THE United States is running a covert operation into Iran funded by $US400 million ($416 million) siphoned from other programs with authorisation from Democratic congressional leaders, according to a report in The New Yorker.
The US Congress agreed to the request from the President, George Bush, late last year to fund a large escalation of secret raids against Iran, the foreign affairs reporter Seymour Hersh wrote.
“United States Special Operations Forces have been conducting cross-border operations from southern Iraq, with presidential authorisation, since last year.

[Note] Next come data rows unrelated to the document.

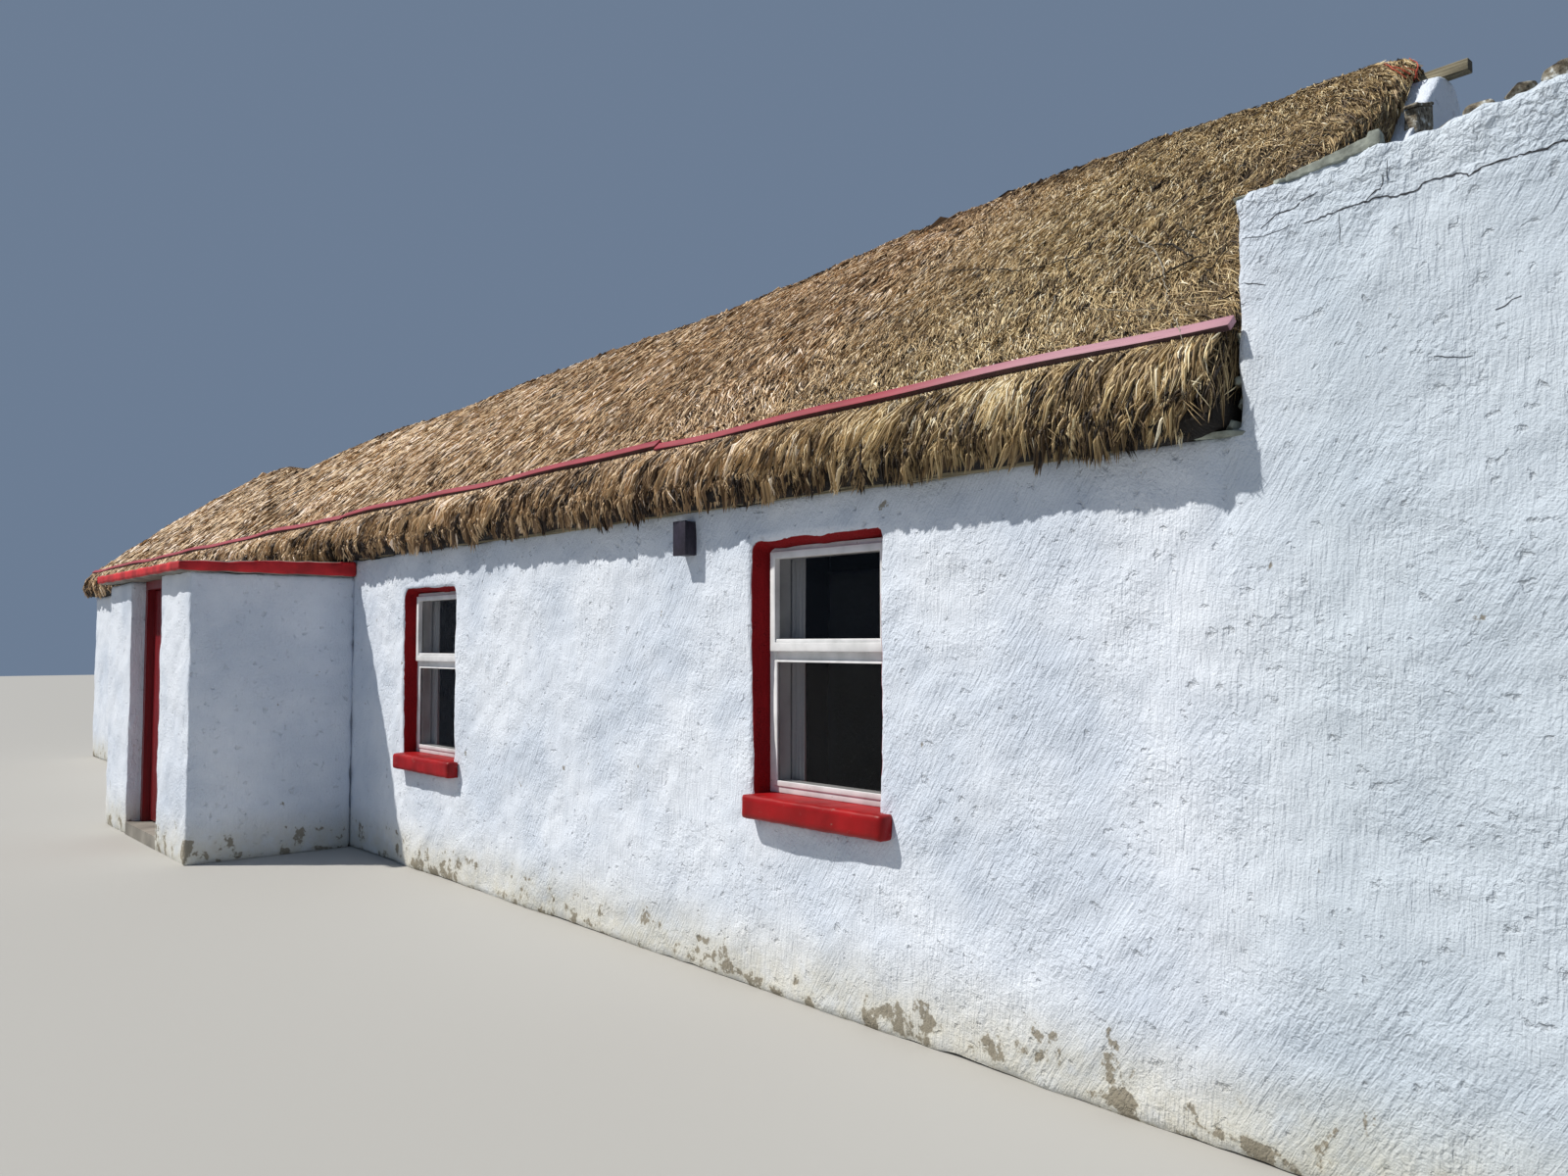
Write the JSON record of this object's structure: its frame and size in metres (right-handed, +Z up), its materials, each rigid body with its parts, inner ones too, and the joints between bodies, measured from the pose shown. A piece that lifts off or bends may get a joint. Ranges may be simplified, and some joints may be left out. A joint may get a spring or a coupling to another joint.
{
  "type": "thatched cottage",
  "caption": "Long low whitewashed stone cottage with a straw thatched roof held by red battens, deep-set windows, a red-doored masonry porch and a taller flat-topped store at one end.",
  "frame": {"origin": "on the ground under the middle of the building's outer box", "axes": "+X along the front wall towards the store, +Y from the front wall towards the back, +Z up"},
  "size_m": [20.73, 5.862, 4.42],
  "materials": {
    "limewash": "rough rubble masonry under thick limewash",
    "straw": "weathered straw thatch",
    "white_paint": "gloss white paint on timber",
    "window_glass": "clear sheet glass",
    "red_painted_concrete": "red masonry paint",
    "red_painted_timber": "weathered red paint on timber",
    "weathered_timber": "bare grey timber",
    "concrete": "trowelled concrete",
    "slate": "split slate",
    "curtain_cloth": "thin gathered cotton",
    "dark_box": "dark moulded box"
  },
  "bodies": {
    "house": {"front_wall_right": "limewash", "front_wall_left": "limewash", "front_wall_over_door": "limewash", "back_wall": "limewash", "floor": "concrete", "window_1_frame": "white_paint", "window_1_glass": "window_glass", "window_1_sill": "red_painted_concrete", "window_2_frame": "white_paint", "window_2_glass": "window_glass", "window_2_sill": "red_painted_concrete", "window_3_frame": "white_paint", "window_3_glass": "window_glass", "window_3_sill": "red_painted_concrete", "window_4_frame": "white_paint", "window_4_glass": "window_glass", "window_4_sill": "red_painted_concrete", "window_1_curtain": "curtain_cloth", "window_2_curtain": "curtain_cloth", "back_window_1_frame": "white_paint", "back_window_1_glass": "window_glass", "back_window_2_frame": "white_paint", "back_window_2_glass": "window_glass", "ridge_pole": "weathered_timber", "right_gable": "limewash", "left_gable": "limewash", "front_purlin": "weathered_timber", "back_purlin": "weathered_timber", "thatch_front": "straw", "thatch_back": "straw", "batten_left": "red_painted_timber", "batten_middle": "red_painted_timber", "batten_right": "red_painted_timber", "batten_back": "red_painted_timber", "porch_left_pier": "limewash", "porch_right_pier": "limewash", "porch_left_side": "limewash", "porch_right_side": "limewash", "porch_floor": "concrete", "porch_roof": "red_painted_concrete", "door_frame": "red_painted_timber", "store_front_wall": "limewash", "store_end_wall": "limewash", "store_back_wall": "limewash", "store_roof": "slate", "wall_box": "dark_box"},
    "door": {"door": "red_painted_timber"}
  },
  "joints": [
    {"name": "door_hinge", "type": "hinge", "parent": "house", "child": "door", "pos_m": [-2.244, -2.601, 1.085], "axis": [0, 0, 1], "range_deg": [0, 90]}
  ]
}
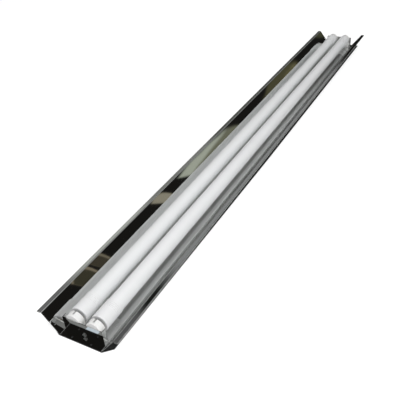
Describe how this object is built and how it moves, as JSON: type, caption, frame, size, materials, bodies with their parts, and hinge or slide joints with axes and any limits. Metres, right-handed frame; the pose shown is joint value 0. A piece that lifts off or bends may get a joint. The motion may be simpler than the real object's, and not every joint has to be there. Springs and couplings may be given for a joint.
{
  "type": "tube light fixture",
  "caption": "Two-lamp ceiling batten with a folded mirror trough reflector; its straight tube lamps turn a quarter turn in sprung rotary lampholders",
  "frame": {"origin": "centre of the back face, which lies on the ceiling in use and down on the table here", "axes": "+Y along the lamps from the near end to the far end, +X across to the right seen from the near end, +Z out of the back towards the lamps"},
  "size_m": [0.1372, 1.252, 0.0344],
  "materials": {
    "mirror_sheet": "mirror polished, rolled sheet",
    "hardware": "bright zinc plated",
    "spring_steel": "tempered, plain",
    "grommet_rubber": "moulded, satin black",
    "holder_plastic": "moulded, satin white",
    "rotor_plastic": "moulded, satin white",
    "contact_metal": "phosphor bronze spring strip",
    "brass": "turned, bright",
    "brown_insulation": "extruded insulation",
    "blue_insulation": "extruded insulation",
    "green_insulation": "extruded insulation",
    "milky_tube": "milky, satin",
    "cap_plastic": "moulded, satin white",
    "heat_strip": "extruded, plain",
    "board_white": "white solder mask",
    "phosphor": "yellow phosphor",
    "board_green": "green solder mask"
  },
  "bodies": {
    "fixture": {"reflector": "mirror_sheet", "end_plate_near": "mirror_sheet", "end_plate_far": "mirror_sheet", "plate_rivets": "hardware", "wiring_cover": "mirror_sheet", "cover_clips": "spring_steel", "cable_grommet": "grommet_rubber", "terminal_block": "holder_plastic", "terminal_screws": "brass", "wires_live": "brown_insulation", "wires_neutral": "blue_insulation", "wire_earth": "green_insulation", "earth_tag": "brass", "earth_screw": "hardware", "earth_nut": "hardware", "lampholder_near_left": "holder_plastic", "lampholder_near_right": "holder_plastic", "lampholder_far_left": "holder_plastic", "lampholder_far_right": "holder_plastic", "contacts_near_left": "contact_metal", "contacts_near_right": "contact_metal", "contacts_far_left": "contact_metal", "contacts_far_right": "contact_metal"},
    "lamp_left": {"lamp_left_tube": "milky_tube", "lamp_left_cap_near": "cap_plastic", "lamp_left_cap_far": "cap_plastic", "lamp_left_pins_near": "brass", "lamp_left_pins_far": "brass", "lamp_left_heat_strip": "heat_strip", "lamp_left_led_board": "board_white", "lamp_left_leds": "phosphor", "lamp_left_driver": "board_green"},
    "lamp_right": {"lamp_right_tube": "milky_tube", "lamp_right_cap_near": "cap_plastic", "lamp_right_cap_far": "cap_plastic", "lamp_right_pins_near": "brass", "lamp_right_pins_far": "brass", "lamp_right_heat_strip": "heat_strip", "lamp_right_led_board": "board_white", "lamp_right_leds": "phosphor", "lamp_right_driver": "board_green"},
    "rotor_nl": {"rotor_near_left": "rotor_plastic"},
    "rotor_fl": {"rotor_far_left": "rotor_plastic"},
    "rotor_nr": {"rotor_near_right": "rotor_plastic"},
    "rotor_fr": {"rotor_far_right": "rotor_plastic"}
  },
  "joints": [
    {"name": "lamp_left_turn", "type": "hinge", "parent": "fixture", "child": "lamp_left", "pos_m": [-0.0175, 0, 0.0208], "axis": [0, 1, 0], "range_deg": [0, 90]},
    {"name": "rotor_near_left_turn", "type": "hinge", "parent": "fixture", "child": "rotor_nl", "pos_m": [-0.0175, -0.608, 0.0208], "axis": [0, 1, 0], "range_deg": [0, 90]},
    {"name": "rotor_far_left_turn", "type": "hinge", "parent": "fixture", "child": "rotor_fl", "pos_m": [-0.0175, 0.608, 0.0208], "axis": [0, 1, 0], "range_deg": [0, 90]},
    {"name": "lamp_right_turn", "type": "hinge", "parent": "fixture", "child": "lamp_right", "pos_m": [0.0175, 0, 0.0208], "axis": [0, 1, 0], "range_deg": [0, 90]},
    {"name": "rotor_near_right_turn", "type": "hinge", "parent": "fixture", "child": "rotor_nr", "pos_m": [0.0175, -0.608, 0.0208], "axis": [0, 1, 0], "range_deg": [0, 90]},
    {"name": "rotor_far_right_turn", "type": "hinge", "parent": "fixture", "child": "rotor_fr", "pos_m": [0.0175, 0.608, 0.0208], "axis": [0, 1, 0], "range_deg": [0, 90]}
  ],
  "couplings": [
    {"joint": "rotor_near_left_turn", "follows": "lamp_left_turn", "ratio": 1},
    {"joint": "rotor_far_left_turn", "follows": "lamp_left_turn", "ratio": 1},
    {"joint": "rotor_near_right_turn", "follows": "lamp_right_turn", "ratio": 1},
    {"joint": "rotor_far_right_turn", "follows": "lamp_right_turn", "ratio": 1}
  ]
}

These have included seizing members of Al Quds, the commando arm of the Iranian Revolutionary Guard, and taking them to Iraq for interrogation, and the pursuit of ‘high-value targets’ in the President’s war on terror, who may be captured or killed,” Hersh wrote.
The report, which did not name any sources, was flatly denied yesterday by the American ambassador to Iraq, Ryan Crocker. Mr Crocker told CNN: “US forces are not operating across the Iraqi border into Iran, in the south or anywhere else.” “
If true, is this aggression?
See earlier posts on Iran/Iraq, in particular
http://blog.une.edu.au/klausrohde/2008/03/12/an-ominous-sign-admiral-fallon-resigns/

July 1st, 2008 at 6:22 pm
I think last year when I first had too much to drink and decided to comment on your blog, :), you said that you had independently arrived at many of the same ideas as Noam Chomsky. I would still be very interested indeed if you ever had the time to relate the historical development of your political thought!
July 1st, 2008 at 7:06 pm
I replied to your question in this post:
http://blog.une.edu.au/klausrohde/2007/04/25/on-aggression-the-instinct-for-wars/#comments
I shall be happy to answer any additional questions.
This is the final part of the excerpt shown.